Development of a Water Solubility Dataset to Establish Best Practices for Curating New Datasets for QSAR Modeling
posterposted on 02.12.2019 by EPA's Center for Computational Toxicology and Exposure
Poster sessions are particularly prominent at academic conferences. Posters are usually one frame of a powerpoint (or similar) presentation and are represented at full resolution to make them zoomable.

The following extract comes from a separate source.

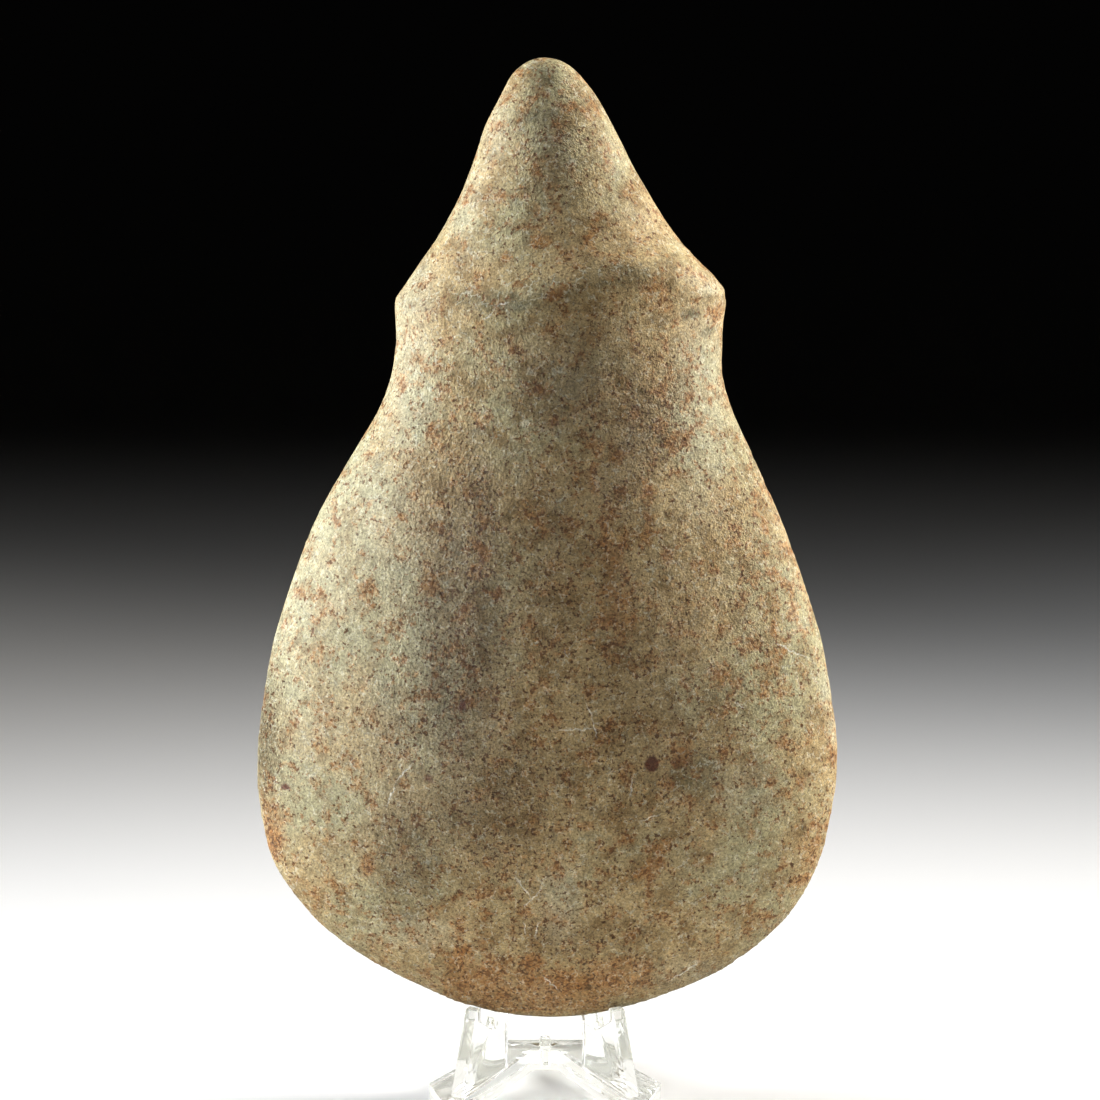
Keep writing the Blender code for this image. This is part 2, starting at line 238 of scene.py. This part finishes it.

The U.S. Environmental Protection Agency’s CompTox Chemicals Dashboard (https://comptox.epa.gov/dashboard) hosts a plethora of environmentally-relevant chemical information, including physical property data suitable for QSAR/QSPR modeling. The development of these physical property datasets has generally involved the curation of publicly-available experimental data. The ease of accessing this data, along with the overall quality of the dataset (i.e. machine-readable formatting, inclusion of experimental conditions, etc) is highly variable. This purpose of this work is to identify the challenges associated with acquiring physical property datasets, with a focus on obtaining water solubility values for organic compounds. Common issues discovered in this data will be presented, along with solutions that can be easily implemented in a high-throughput manner. The end result will be a standard workflow a researcher can follow when curating physical property datasets. This abstract does not necessarily represent the views or policies of the U.S. Environmental Protection Agency.